読んだ本
- 人工知能は人間を超えるか
- KADOKAWA
- 松尾 豊
概要
人類史ではこれまでに3回の人工知能ブームがおとずれた。それぞれのブームについて、人工知能技術の発展を追いかけながら、現在ある人工知能ブームを巻き起こした新技術ディープラーニングがどういった技術であるか、そして筆者がその技術にこれまでのブームでは存在しえなかった大きな可能性を感じている理由などがこの本では述べられている。
また、これまで人工知能ブームは失望とともに閉幕してきたが、それらを引き起こすような無知で過度な期待を寄せられてきた人工知能に対してどういった姿勢で関心を持つべきかをはっきりと主張している。
感想
私は情報系の学生で、機械学習については多少話には聞いていたがまとまった知識はなかったので、面白いと聞いて、この本を読んだ。
探索によって予想する技術によって引き起こされた第一次人工知能ブーム。
状態全体の空間をええ感じに分けることでパソコンに判断させる機械学習による第二次人工知能ブーム。
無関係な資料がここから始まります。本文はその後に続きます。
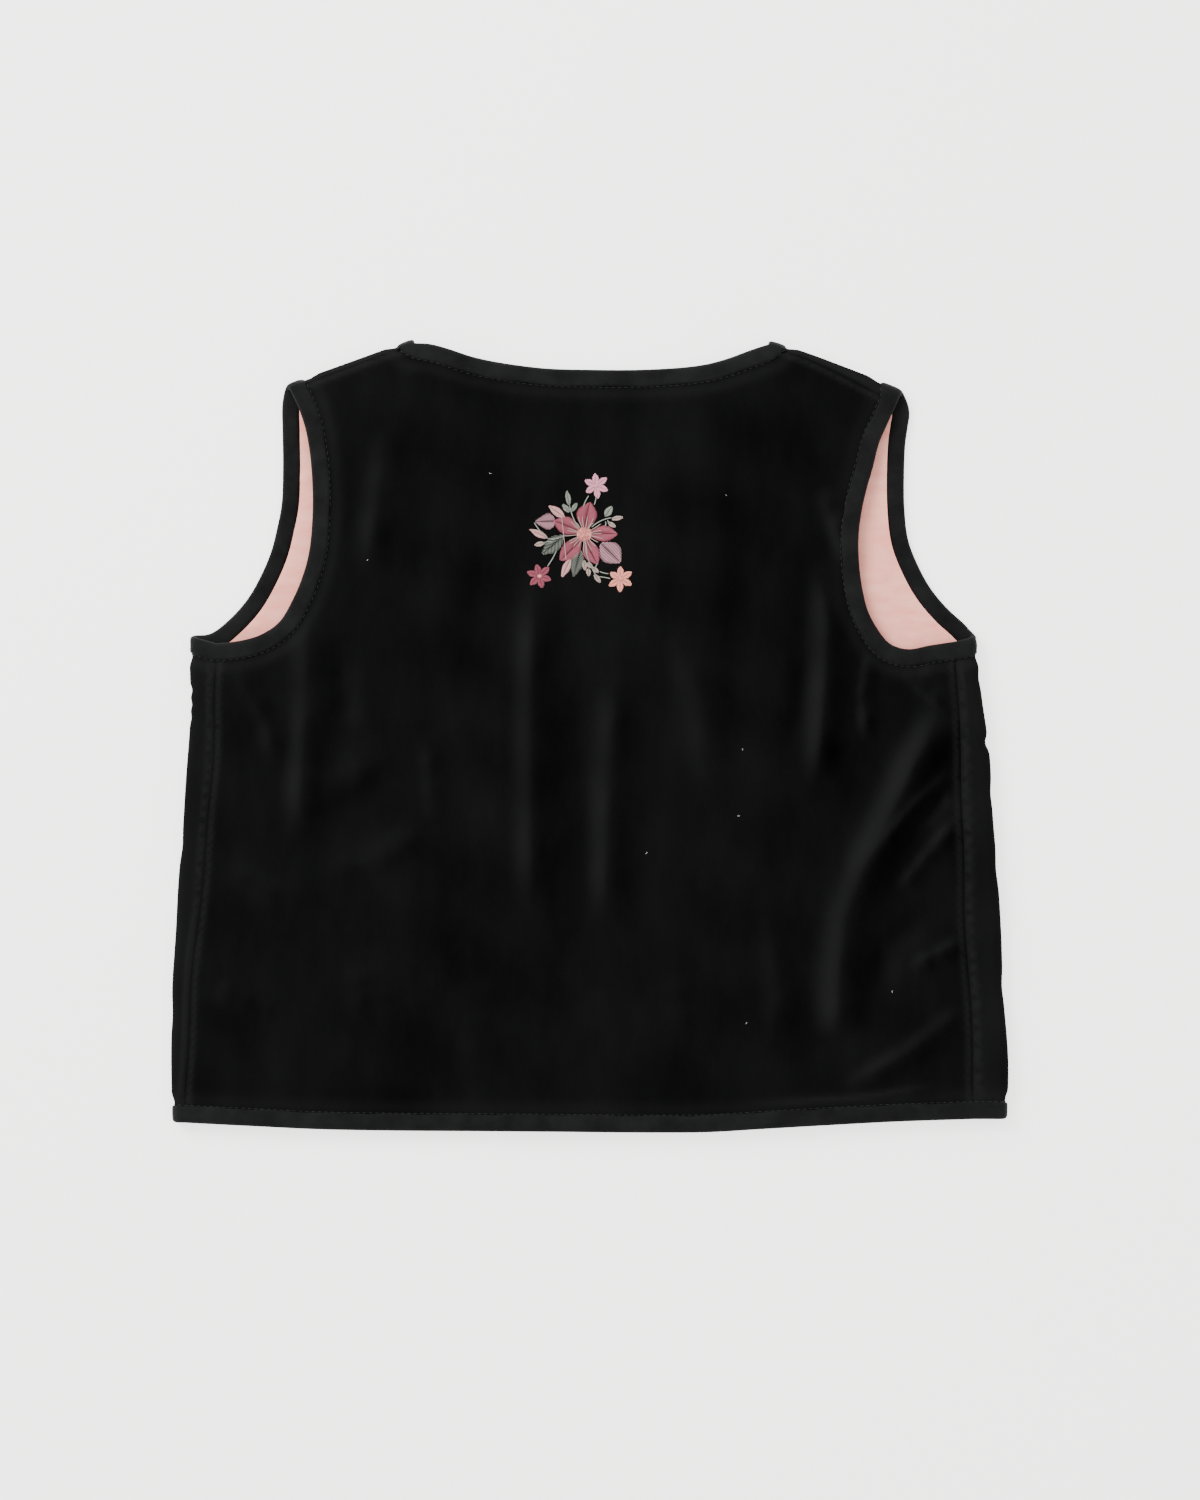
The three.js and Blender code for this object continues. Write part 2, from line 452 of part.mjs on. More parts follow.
// the panel's wall is pressed thin in its binding
const pressed = (n) => 1 - smooth(THIN_TO, THIN_END, n);
const EDGE_OFF = BIND_WALL + GAP;                                  // velvet edge inside the binding
function panel(name, edges, place, fields, material, kind) {
  const velvet = kind === 'velvet', near = distanceTo(edges);
  const insets = velvet ? [{ bound: EDGE_OFF, sewn: SEAM }, { bound: THIN_TO + 0.2, sewn: 8 }, { bound: THIN_END + 0.2, sewn: 15 }]
    : [{ bound: BIND_W + GAP, sewn: SEAM }, { bound: THIN_END + 0.2, sewn: 15 }];
  const extra = [];
  if (fields.ridges) {
    for (const r of RIDGES) {
      if (r.height < 1.5) continue;
      const len = Math.hypot(r.x1 - r.x0, r.y1 - r.y0), nx = -(r.y1 - r.y0) / len, ny = (r.x1 - r.x0) / len, k = Math.ceil(len / 20);
      for (const w of [0, -1, 1]) for (let i = 0; i <= k; i++) extra.push([lerp(r.x0, r.x1, i / k) + nx * w * r.half, lerp(r.y0, r.y1, i / k) + ny * w * r.half]);
    }
  }
  let mesh = flatMesh(edges, insets, fields.facet, extra);
  for (const level of fields.levels) mesh = cutMesh(mesh, fields.round, level);
  const depth = mesh.pts.map(([x, y]) => pressed(near(x, y)));
  const outer = velvet ? (v) => EDGE_OFF * depth[v] : (v) => VELVET + GAP + 0.35 * depth[v];
  const inner = velvet ? (v) => VELVET + 0.35 * depth[v] : (v) => VELVET + GAP + LINING + 0.35 * depth[v];
  const m = new THREE.Mesh(geometry(...wall(mesh, place, outer, inner)), material);
  m.name = name;
  return m;
}

// ---- binding strips: a strip folded over a free edge, U shaped across ----
const CLEAR = 0.14;                                                  // panels are trimmed back this far from a strip
const sizes = (grow) => ({                                           // in from the edge, and below the outer face
  across: [-grow, BIND_WALL + grow, BIND_W + grow],
  down: [-grow, BIND_WALL + grow, BIND_T - BIND_WALL - grow, BIND_T + grow],
});
// points of the back's upper face in the plane of the front they join
const viaSide = (s) => (x, y) => [s * (2 * (foldX(s, y) - FOLD_R) + Math.PI * ARC_R - s * x), y];
const viaShoulder = (s) => (x, y) => [x, 2 * (foldY(s, Math.abs(x)) - FOLD_R) + Math.PI * ARC_R - y];
const asIs = (x, y) => [x, y];
// where the neck edge turns at a shoulder seam the strip fans out: shares of the turn at the first stations
const FAN = [0.1, 0.4, 0.7];
const fanned = (p) => {
  const step = (a, b, d) => { const l = Math.hypot(b[0] - a[0], b[1] - a[1]); return [lerp(a[0], b[0], d / l), lerp(a[1], b[1], d / l)]; };
  return [p[0], step(p[0], p[1], 0.9), step(p[0], p[1], 1.8), step(p[0], p[1], 2.8), ...p.slice(1)];
};
const seamHeading = (s) => unit([s * 10, backShoulderSeam(s, neckTip[s] + 10) - backShoulderSeam(s, neckTip[s])]);
// stations along an edge; `into` is +1 when the cloth lies to the left of the way along
function stations(size, points, into, toPlane, ends = {}) {
  return points.map((q, i) => {
    const a = points[Math.max(0, i - 1)], b = points[Math.min(points.length - 1, i + 1)], l = Math.hypot(b[0] - a[0], b[1] - a[1]);
    let n = [-(b[1] - a[1]) / l * into, (b[0] - a[0]) / l * into];
    if (i === 0 && ends.start) n = ends.start;
    if (i === points.length - 1 && ends.end) n = ends.end;
    if (ends.fan && i < FAN.length) n = unit([lerp(ends.fan[0], n[0], FAN[i]), lerp(ends.fan[1], n[1], FAN[i])]);
    return size.across.map((w) => toPlane(q[0] + n[0] * w, q[1] + n[1] * w));
  });
}
// one closed strip from runs of stations, each in the plane of front s
function strip(name, size, runs, closed) {
  const at = [], tris = [];
  const ends = runs.map(({ s, rows }) => {
    let mesh = { pts: rows.flat(), tris: [] };
    for (let i = 0; i < rows.length - 1; i++) {
      for (let k = 0; k < 2; k++) {
        const a = i * 3 + k, b = a + 1, c = a + 3, d = c + 1;
        mesh.tris.push([a, c, d, k], [a, d, b, k]);
      }
    }
    for (const level of FOLDS) mesh = cutMesh(mesh, roundFront(s), level);
    const start = at.length;
    for (const q of mesh.pts) at.push([s, ...q]);
    for (const t of mesh.tris) tris.push([t[0] + start, t[1] + start, t[2] + start, t[3]]);
    return [start, start + (rows.length - 1) * 3];
  });
  for (let r = 0; r < (closed ? runs.length : runs.length - 1); r++) {
    const from = ends[r][1], to = ends[(r + 1) % runs.length][0];
    for (let k = 0; k < 2; k++) tris.push([from + k, to + k, to + k + 1, k], [from + k, to + k + 1, from + k + 1, k]);
  }
  const pos = at.flatMap(([s, x, y]) => size.down.flatMap((d) => foldFront(s, x, y, d))), idx = [];
  const v = (i, level) => i * 4 + level;
  const face = (t, level, flip) => idx.push(v(t[0], level), v(t[flip ? 2 : 1], level), v(t[flip ? 1 : 2], level));
  const upright = (p, q, level) => idx.push(v(q, level), v(p, level), v(p, level + 1), v(q, level), v(p, level + 1), v(q, level + 1));
  const edges = new Map();
  for (const t of tris) {
    face(t, 0, false);
    face(t, 3, true);
    if (t[3] === 1) { face(t, 1, true); face(t, 2, false); }
    for (const [p, q] of [[t[0], t[1]], [t[1], t[2]], [t[2], t[0]]]) edges.set(p + ',' + q, [p, q, t[3]]);
  }
  for (const [p, q, zone] of edges.values()) {
    const back = edges.get(q + ',' + p);
    if (!back) {
      upright(p, q, 0);
      upright(p, q, 2);
      if (zone === 0) upright(p, q, 1);
    } else if (zone === 0 && back[2] === 1) upright(p, q, 1);
  }
  const used = new Map(), kept = [];
  const ix = idx.map((i) => { if (!used.has(i)) { used.set(i, used.size); kept.push(pos[3 * i], pos[3 * i + 1], pos[3 * i + 2]); } return used.get(i); });
  const mesh = new THREE.Mesh(geometry(kept, ix), bindingMat());
  mesh.name = name;
  return mesh;
}
const trim = (pts, a, b) => {                                       // shorten a line at its two ends
  const p = pts.map((q) => [...q]);
  const cutEnd = (arr, d) => {
    while (arr.length > 2 && Math.hypot(arr[1][0] - arr[0][0], arr[1][1] - arr[0][1]) < d) { d -= Math.hypot(arr[1][0] - arr[0][0], arr[1][1] - arr[0][1]); arr.shift(); }
    const l = Math.hypot(arr[1][0] - arr[0][0], arr[1][1] - arr[0][1]);
    arr[0] = [lerp(arr[0][0], arr[1][0], d / l), lerp(arr[0][1], arr[1][1], d / l)];
  };
  if (a) cutEnd(p, a);
  p.reverse();
  if (b) cutEnd(p, b);
  return p.reverse();
};
// add stations where a line passes round a fold
function roundFold(points, field) {
  const levels = FOLDS, res = [points[0]];
  for (let i = 1; i < points.length; i++) {
    const P = points[i - 1], Q = points[i], f0 = field(...P), f1 = field(...Q), hits = [];
    for (const L of levels) {
      if ((f0 - L) * (f1 - L) < 0) {
        let lo = 0, hi = 1;
        for (let k = 0; k < 24; k++) { const m = (lo + hi) / 2; if ((field(lerp(P[0], Q[0], m), lerp(P[1], Q[1], m)) - L) * (f0 - L) > 0) lo = m; else hi = m; }
        hits.push(lo);
      }
    }
    hits.sort((a, b) => a - b);
    for (const h of hits) {
      const q = [lerp(P[0], Q[0], h), lerp(P[1], Q[1], h)], last = res[res.length - 1];
      if (Math.hypot(q[0] - last[0], q[1] - last[1]) > 0.4) res.push(q);
    }
    const last = res[res.length - 1];
    if (Math.hypot(Q[0] - last[0], Q[1] - last[1]) > 0.4 || i === points.length - 1) res.push(Q);
  }
  return res;
}
const frontPlace = (s) => (x, y, d) => foldFront(s, x, y, d);

function armholeBinding(s, size) {
  const up = armholeBack(s, ARM_STEP), low = trim(up.filter((q) => q[1] < SHOULDER_ZONE), 0.6, 0), high = trim(up.filter((q) => q[1] >= SHOULDER_ZONE), 0, 0.6);
  const down = trim(roundFold(armholeFront(s, ARM_STEP), roundFront(s)), 0.6, 0.6);
  return strip('binding_armhole_' + side(s).toLowerCase(), size, [{ s, rows: [
    ...stations(size, high, s, viaShoulder(s)), ...stations(size, down, -s, asIs), ...stations(size, low, s, viaSide(s))] }], true);
}
function miter(t1, t2, into) {                                      // width direction at a corner between two edges
  const n1 = [-t1[1] * into, t1[0] * into], n2 = [-t2[1] * into, t2[0] * into], k = 1 + n1[0] * n2[0] + n1[1] * n2[1];
  return [(n1[0] + n2[0]) / k, (n1[1] + n2[1]) / k];
}
const heading = (p, q) => unit([q[0] - p[0], q[1] - p[1]]);
// the corner at each front's V point and at its lower centre corner
function corners(s) {
  const neck = neckFront(s, STEP), cf = centreFront(s, 62), hem = hemFront(s, STEP);
  return {
    v: miter(heading(cf[0], cf[1]), heading(neck[0], neck[1]), -s),          // going up the front, then up the neck
    low: miter(heading(hem[1], hem[0]), heading(cf[0], cf[1]), -s),          // going in along the hem, then up the front
  };
}
function neckHalf(s, size) {                                         // from the V point, over the shoulder, to the middle of the back
  const all = neckBack(NECK_STEP), half = (s > 0 ? all : [...all].reverse()).filter((q) => s * q[0] > 3);
  return { s, rows: [...stations(size, trim(roundFold(neckFront(s, NECK_STEP), roundFront(s)), SEAM, 0.5), -s, asIs, { start: corners(s).v }),
    ...stations(size, fanned(trim(half, 0.5, 0)), s, viaShoulder(s), { fan: seamHeading(s) })] };
}
function hemHalf(s, size) {                                          // from the centre front, round the side, to the middle of the back
  const all = hemBack(STEP), half = (s < 0 ? all : [...all].reverse()).filter((q) => s * q[0] > 3);
  return { s, rows: [...stations(size, trim(roundFold(hemFront(s, STEP), roundFront(s)), SEAM, 0.5), s, asIs, { start: corners(s).low }),
    ...stations(size, trim(half, 0.5, 0), -s, viaSide(s))] };
}
const turned = ({ s, rows }) => ({ s, rows: [...rows].reverse() });
const neckBinding = (size) => strip('binding_neck', size, [neckHalf(1, size), turned(neckHalf(-1, size))], false);
const hemBinding = (size) => strip('binding_hem', size, [hemHalf(-1, size), turned(hemHalf(1, size))], false);
function frontBinding(s, size) {
  const c = corners(s);
  return strip('binding_front_' + side(s).toLowerCase(), size,
    [{ s, rows: stations(size, trim(centreFront(s, 62), SEAM, SEAM), -s, asIs, { start: c.low, end: c.v }) }], false);
}

// ---- the waistcoat ----
const wasm = await Module();
wasm.setup();
const toSolid = (g) => new wasm.Manifold(new wasm.Mesh({ numProp: 3,
  vertProperties: new Float32Array(g.attributes.position.array), triVerts: new Uint32Array(g.index.array) }));
// a panel trimmed clear of the strips that hold its edges
function trimmed(mesh, strips) {
  let m = toSolid(mesh.geometry);
  for (const k of strips) m = m.subtract(k);
  for (let pass = 0; pass < 2; pass++) {                             // drop crumbs, and join points closer than 2 microns
    const r = m.decompose().sort((a, b) => b.volume() - a.volume())[0].getMesh(), p = r.vertProperties, n = r.numProp, pos = [];
    for (let i = 0; i < p.length; i += n) pos.push(p[i], p[i + 1], p[i + 2]);
    const g = new THREE.BufferGeometry();
    g.setAttribute('position', new THREE.Float32BufferAttribute(pos, 3));
    g.setIndex([...r.triVerts]);
    const joined = mergeVertices(g, 2e-3), ix = joined.index.array, whole = [];
    for (let i = 0; i < ix.length; i += 3) if (ix[i] !== ix[i + 1] && ix[i + 1] !== ix[i + 2] && ix[i + 2] !== ix[i]) whole.push(ix[i], ix[i + 1], ix[i + 2]);
    mesh.geometry = geometry([...joined.attributes.position.array], whole);
    m = toSolid(mesh.geometry);
  }
  return mesh;
}
const waistcoat = new THREE.Group();
waistcoat.name = 'waistcoat';
const grown = sizes(CLEAR), actual = sizes(0);
const keep = {
  arm: { [-1]: toSolid(armholeBinding(-1, grown).geometry), [1]: toSolid(armholeBinding(1, grown).geometry) },
  front: { [-1]: toSolid(frontBinding(-1, grown).geometry), [1]: toSolid(frontBinding(1, grown).geometry) },
  neck: toSolid(neckBinding(grown).geometry), hem: toSolid(hemBinding(grown).geometry),
};
const back = panel('back_panel', backEdges(), foldBack, { round: roundBack, levels: [0], ridges: true, facet: FACET }, velvetMat(), 'velvet');
waistcoat.add(trimmed(back, [keep.arm[-1], keep.arm[1], keep.neck, keep.hem]));
for (const kind of ['velvet', 'lining']) {
  const velvet = kind === 'velvet', mat = velvet ? velvetMat : liningMat;
  for (const s of [-1, 1]) {
    const front = panel((velvet ? 'front_' : 'lining_front_') + side(s).toLowerCase(), frontEdges(s), frontPlace(s),
      { round: roundFront(s), levels: FOLDS, facet: FLAT_FACET }, mat(), kind);
    waistcoat.add(trimmed(front, [keep.arm[s], keep.front[s], keep.neck, keep.hem]));
  }
}
waistcoat.add(armholeBinding(-1, actual), armholeBinding(1, actual), neckBinding(actual),
  frontBinding(-1, actual), frontBinding(1, actual), hemBinding(actual));
export default waistcoat;
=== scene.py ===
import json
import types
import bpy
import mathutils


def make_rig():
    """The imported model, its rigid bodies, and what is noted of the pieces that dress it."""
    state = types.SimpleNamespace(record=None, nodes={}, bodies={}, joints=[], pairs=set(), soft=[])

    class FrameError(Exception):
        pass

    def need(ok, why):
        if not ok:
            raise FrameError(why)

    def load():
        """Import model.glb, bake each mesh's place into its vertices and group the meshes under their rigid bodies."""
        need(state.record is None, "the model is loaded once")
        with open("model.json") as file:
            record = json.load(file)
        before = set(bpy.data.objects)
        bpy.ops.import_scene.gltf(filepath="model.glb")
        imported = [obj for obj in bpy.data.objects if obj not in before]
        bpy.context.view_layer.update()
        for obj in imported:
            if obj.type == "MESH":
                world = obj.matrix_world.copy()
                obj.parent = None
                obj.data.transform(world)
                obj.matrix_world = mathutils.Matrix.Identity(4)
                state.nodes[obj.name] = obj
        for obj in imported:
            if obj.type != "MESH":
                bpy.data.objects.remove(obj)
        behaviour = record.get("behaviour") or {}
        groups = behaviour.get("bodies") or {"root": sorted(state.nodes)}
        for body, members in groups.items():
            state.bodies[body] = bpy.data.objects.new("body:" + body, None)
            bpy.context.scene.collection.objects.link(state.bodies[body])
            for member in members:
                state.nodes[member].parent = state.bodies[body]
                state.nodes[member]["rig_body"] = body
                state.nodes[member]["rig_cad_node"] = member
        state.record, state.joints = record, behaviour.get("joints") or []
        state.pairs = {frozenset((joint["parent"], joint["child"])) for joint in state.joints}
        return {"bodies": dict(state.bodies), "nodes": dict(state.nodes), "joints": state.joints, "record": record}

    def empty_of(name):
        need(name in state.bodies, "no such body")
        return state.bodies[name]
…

そして、有効な特徴量の発見をヒューリスティックにではなくパソコンに実施させることができるようになった第三次人工知能ブーム。
これまでの人間の職人的な勘に頼っていた機械学習に対して、高次のものを低次に圧縮して復元する際に最適なパフォーマンスを発揮するもの、そして多少のノイズの中でも間違いなく力を発揮できるrobust性を持った特徴量を求めるという考えで実現されたディープラーニング技術についてとてもワクワクして読み進めることができた。
最後の方では、過度の期待に対して警鐘を鳴らしながら、冷静にディープラーニング技術によって理論的には可能になった「概念」そのものの獲得にそくして、これからどのようなことが起こりえるかを解析していく。
徐々に獲得していく概念を生かしながらより高度に人間的な概念を獲得していく様は、われわれが高級言語をかけるようになった図をほうふつとさせる。
アセンブリをコンパイルするコンパイラを最初に書いた人はアセンブリで書いたはずで、それを用いてc、...,java,pythonと抽象化された使いやすいものが登場したが、すべては最初にアセンブリでコンパイラを書いてくれた人のおかげである。
ディープラーニングの技術は現状一つの(人間にとっては明白な!)概念を獲得するのにとてつもない計算量とデータを必要とするらしい。
これからが一番大変で重要な工程なのだと思うと、学んでみようと思えてくる。モチベーションはすごく上がった!
著者の性格がすごく出ている人のいい文章で研究者へのあこがれも増した。